(Modeling code records)
----
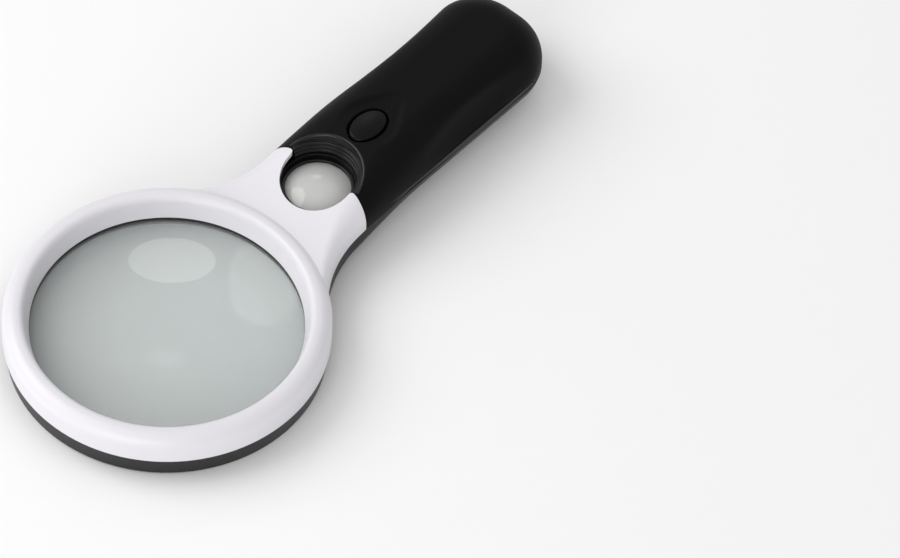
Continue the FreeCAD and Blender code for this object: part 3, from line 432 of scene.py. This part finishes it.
def piece(name, grid, slot, body="root", instead_of=(), loop=True, closed=False, finish=None):
    """Makes a grid a smooth-shaded piece in its slot's finish, or in one of its own."""
    mesh = skin(name, grid, loop, closed)
    mesh.shade_smooth()
    mesh.set_sharp_from_angle(angle=math.radians(SHARP_ANGLE))
    mesh.materials.append(FINISHES[finish or slot])
    made = stand(name, mesh)
    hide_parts(*instead_of)
    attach(made, body)
    return made


def round_edges(made, width, angle):
    """Rounds each edge that turns by more than angle degrees, over width millimetres on both of its faces."""
    edge = made.modifiers.new("edges", "BEVEL")
    edge.limit_method, edge.angle_limit = "ANGLE", math.radians(angle)
    edge.width, edge.segments = width * MM, BEVEL_SEGMENTS


def soften(node, width):
    """Breaks a carried-over moulding's edges: its loose triangles are joined and its flats made whole first."""
    shell = frame["nodes"][node]
    shell.modifiers.new("join", "WELD").merge_threshold = JOIN * MM
    flat = shell.modifiers.new("flats", "DECIMATE")
    flat.decimate_type, flat.angle_limit = "DISSOLVE", math.radians(FLAT_ANGLE)
    round_edges(shell, width, SOFT_ANGLE)
    shell.modifiers.new("shading", "WEIGHTED_NORMAL").keep_sharp = False


def cut_away(made, name, grid):
    """Takes a closed grid's volume out of a piece.  The tool stays out of the scene."""
    hole = made.modifiers.new(name, "BOOLEAN")
    hole.object = bpy.data.objects.new(name, skin(name, grid))
    hole.operation, hole.solver = "DIFFERENCE", "EXACT"


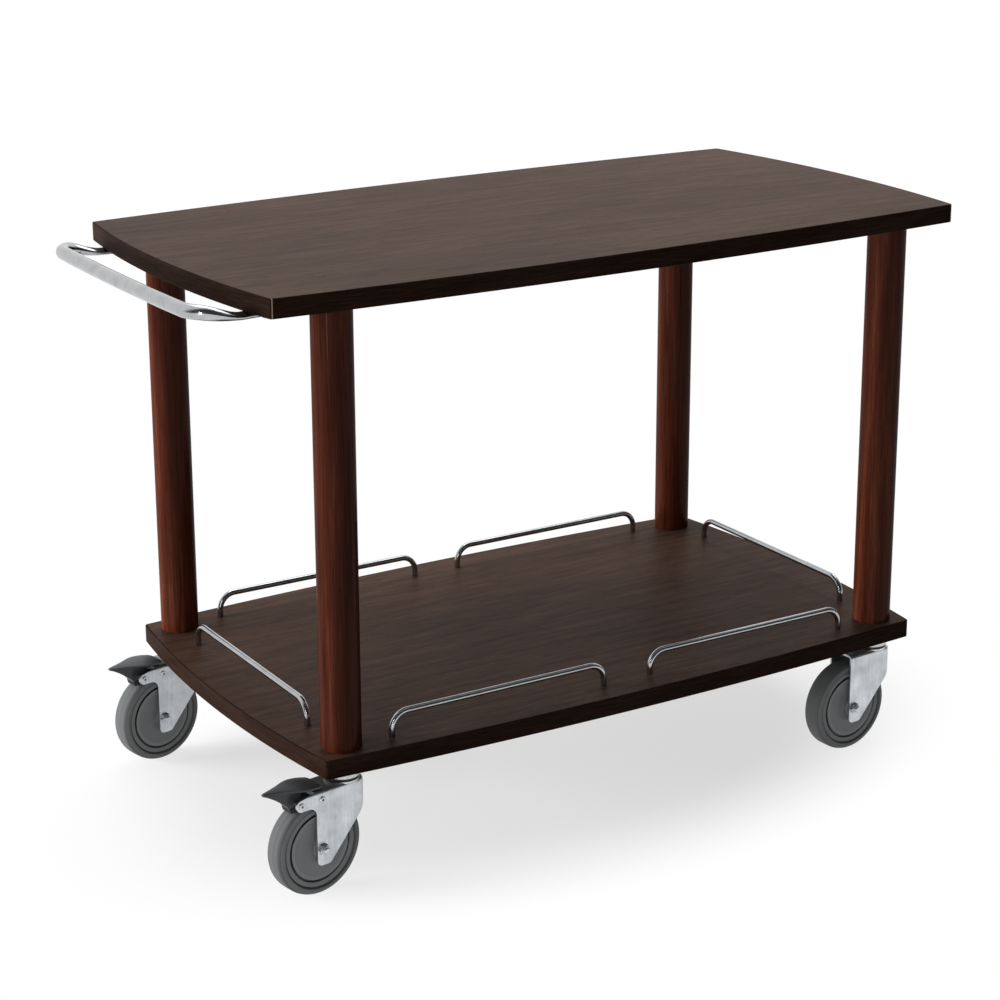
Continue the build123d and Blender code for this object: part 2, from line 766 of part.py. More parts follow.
# With the brake on, the shoe's face lies round the axle at the tyre's radius. Turned back by the pedal's
# travel about its pivot, the same face lies round this lifted centre while the brake is off.
pivot_point = Vector(brake_pivot_back, brake_level)
shoe_centre = pivot_point + (Vector(caster_trail, wheel_radius) - pivot_point).rotate(Axis.Z, brake_travel)
shoe_low = shoe_middle_angle + brake_travel - shoe_half_angle
shoe_high = shoe_middle_angle + brake_travel + shoe_half_angle
pedal_arm_outer = fork_gap / 2 - moving_gap
pedal_arm_inner = pedal_arm_outer - pedal_arm_thickness


def on_shoe(depth, angle):
    """A point of the shoe, depth outside its face and angle degrees up round its centre."""
    reach = wheel_radius + shoe_gap + depth
    return shoe_centre + Vector(reach * cos(radians(angle)), reach * sin(radians(angle)))


def brake_pedal(place):
    """Moulded pedal: a leaf-shaped tread over two arms that turn on the pivot pin and hold the shoe."""
    side = side_plane(place)
    inner_top = shelf_bottom - pedal_inner_drop
    tip_top = shelf_bottom - pedal_tip_drop
    crown_back = (pedal_inner_end + pedal_tip) / 2
    crown_level = (inner_top + tip_top) / 2 + pedal_crown
    length = pedal_tip - pedal_inner_end
    side_line = [
        (pedal_inner_end, pedal_half_width * pedal_inner_share),
        (pedal_inner_end + length * pedal_widest_share, pedal_half_width),
        (pedal_inner_end + length * pedal_taper_share, pedal_half_width * pedal_taper_width_share),
        (pedal_tip, 0),
    ]
    far_line = [(x, -y) for x, y in side_line]
    with BuildPart() as made:
        with BuildSketch(place.offset(brake_level)) as leaf:
            with BuildLine():
                Spline(*side_line)
                Spline(*reversed(far_line))
                Line(far_line[0], side_line[0])
            make_face()
            fillet(leaf.vertices().group_by(Axis.X)[-1], pedal_tip_rounding)
        extrude(amount=shelf_bottom - brake_level)
        with BuildSketch(side):
            with BuildLine():
                ThreePointArc((pedal_inner_end, inner_top), (crown_back, crown_level), (pedal_tip, tip_top))
                Polyline(
                    (pedal_tip, tip_top),
                    (pedal_tip, tip_top - pedal_tip_thickness),
                    (pedal_inner_end, inner_top - pedal_thickness),
                    (pedal_inner_end, inner_top),
                )
            make_face()
        extrude(amount=fork_width, both=True, mode=Mode.INTERSECT)
        for low, high in ((pedal_arm_inner, pedal_arm_outer), (-pedal_arm_outer, -pedal_arm_inner)):
            with BuildSketch(side.offset(low)):
                with BuildLine():
                    Polyline(
                        (brake_pivot_back - pedal_arm_radius, brake_level),
                        (brake_pivot_back - pedal_arm_radius, inner_top - pedal_thickness / 2),
                        (brake_pivot_back + pedal_arm_reach, inner_top - pedal_thickness / 2),
                        on_shoe(shoe_thickness, shoe_low),
                        on_shoe(0, shoe_low),
                        on_shoe(0, shoe_high),
                        close=True,
                    )
                make_face()
                with Locations((brake_pivot_back, brake_level)):
                    Circle(pedal_arm_radius)
            extrude(amount=high - low)
        with BuildSketch(side):
            with Locations((brake_pivot_back, brake_level)):
                Circle(brake_pin_diameter / 2 + running_clearance)
        extrude(amount=fork_width, both=True, mode=Mode.SUBTRACT)
    return made


def brake_shoe(place):
    """A block between the pedal's arms whose face lies along the tyre when the pedal is down."""
    middle = (shoe_low + shoe_high) / 2
    with BuildPart() as made:
        with BuildSketch(side_plane(place)):
            with BuildLine():
                ThreePointArc(on_shoe(0, shoe_low), on_shoe(0, middle), on_shoe(0, shoe_high))
                Line(on_shoe(0, shoe_high), on_shoe(shoe_thickness, shoe_high))
                ThreePointArc(
                    on_shoe(shoe_thickness, shoe_high),
                    on_shoe(shoe_thickness, middle),
                    on_shoe(shoe_thickness, shoe_low),
                )
                Line(on_shoe(shoe_thickness, shoe_low), on_shoe(0, shoe_low))
            make_face()
        extrude(amount=pedal_arm_inner, both=True)
    return made


for caster_name in corners:
    place = caster_plane(caster_name)
    braked = caster_name in braked_casters
    write(swivel_head(place), f"{caster_name}_swivel_head")
    write(fork(place, braked), f"{caster_name}_fork")
    write(axle_bolt(place), f"{caster_name}_axle_bolt")
    write(axle_nut(place), f"{caster_name}_axle_nut")
    write(axle_sleeve(place), f"{caster_name}_axle_sleeve")
    write(wheel_hub(place), f"{caster_name}_wheel_hub")
    write(tyre(place), f"{caster_name}_tyre")
    if braked:
        write(brake_pins(place), f"{caster_name}_brake_pins")
        write(brake_pedal(place), f"{caster_name}_brake_pedal")
        write(brake_shoe(place), f"{caster_name}_brake_shoe")

with BuildPart() as swivel_seals:
    with BuildSketch(at(0, 0, crown_top + moving_gap)):
        with Locations(*post_places.values()):
            ring_sketch(seal_diameter, kingpin_diameter + 2 * fixed_clearance)
    extrude(amount=seal_height)
write(swivel_seals, "swivel_seals")
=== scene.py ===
import json
import math

import bmesh
import bpy
from mathutils import Matrix, Vector


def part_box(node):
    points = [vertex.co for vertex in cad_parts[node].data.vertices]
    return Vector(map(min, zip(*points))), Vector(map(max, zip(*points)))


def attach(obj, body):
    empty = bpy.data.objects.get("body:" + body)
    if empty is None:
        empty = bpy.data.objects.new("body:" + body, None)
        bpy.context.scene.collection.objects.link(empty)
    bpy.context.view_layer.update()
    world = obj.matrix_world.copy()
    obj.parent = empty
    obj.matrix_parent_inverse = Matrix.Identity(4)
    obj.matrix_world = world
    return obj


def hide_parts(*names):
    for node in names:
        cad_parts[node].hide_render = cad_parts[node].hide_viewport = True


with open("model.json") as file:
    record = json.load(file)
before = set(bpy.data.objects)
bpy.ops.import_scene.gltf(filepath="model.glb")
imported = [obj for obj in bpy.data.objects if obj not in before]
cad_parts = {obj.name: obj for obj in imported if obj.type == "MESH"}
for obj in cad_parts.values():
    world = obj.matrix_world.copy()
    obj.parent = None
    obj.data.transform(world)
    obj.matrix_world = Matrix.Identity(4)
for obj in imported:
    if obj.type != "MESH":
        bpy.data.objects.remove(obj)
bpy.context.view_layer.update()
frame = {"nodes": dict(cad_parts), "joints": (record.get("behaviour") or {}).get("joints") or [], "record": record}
nodes = frame["nodes"]
joints = {joint["name"]: joint for joint in frame["joints"]}
scene = bpy.context.scene
print("frame loaded,", len(nodes), "nodes")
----
--- EXERCISE TASK ---
Exactly as written, return the lines from the line containing "extrude(amount=pedal_arm_inner, both=True)" through the line containing "for node in", both included.

--- WRITTEN ANSWER ---
        extrude(amount=pedal_arm_inner, both=True)
    return made


for caster_name in corners:
    place = caster_plane(caster_name)
    braked = caster_name in braked_casters
    write(swivel_head(place), f"{caster_name}_swivel_head")
    write(fork(place, braked), f"{caster_name}_fork")
    write(axle_bolt(place), f"{caster_name}_axle_bolt")
    write(axle_nut(place), f"{caster_name}_axle_nut")
    write(axle_sleeve(place), f"{caster_name}_axle_sleeve")
    write(wheel_hub(place), f"{caster_name}_wheel_hub")
    write(tyre(place), f"{caster_name}_tyre")
    if braked:
        write(brake_pins(place), f"{caster_name}_brake_pins")
        write(brake_pedal(place), f"{caster_name}_brake_pedal")
        write(brake_shoe(place), f"{caster_name}_brake_shoe")

with BuildPart() as swivel_seals:
    with BuildSketch(at(0, 0, crown_top + moving_gap)):
        with Locations(*post_places.values()):
            ring_sketch(seal_diameter, kingpin_diameter + 2 * fixed_clearance)
    extrude(amount=seal_height)
write(swivel_seals, "swivel_seals")
=== scene.py ===
import json
import math

import bmesh
import bpy
from mathutils import Matrix, Vector


def part_box(node):
    points = [vertex.co for vertex in cad_parts[node].data.vertices]
    return Vector(map(min, zip(*points))), Vector(map(max, zip(*points)))


def attach(obj, body):
    empty = bpy.data.objects.get("body:" + body)
    if empty is None:
        empty = bpy.data.objects.new("body:" + body, None)
        bpy.context.scene.collection.objects.link(empty)
    bpy.context.view_layer.update()
    world = obj.matrix_world.copy()
    obj.parent = empty
    obj.matrix_parent_inverse = Matrix.Identity(4)
    obj.matrix_world = world
    return obj


def hide_parts(*names):
    for node in names:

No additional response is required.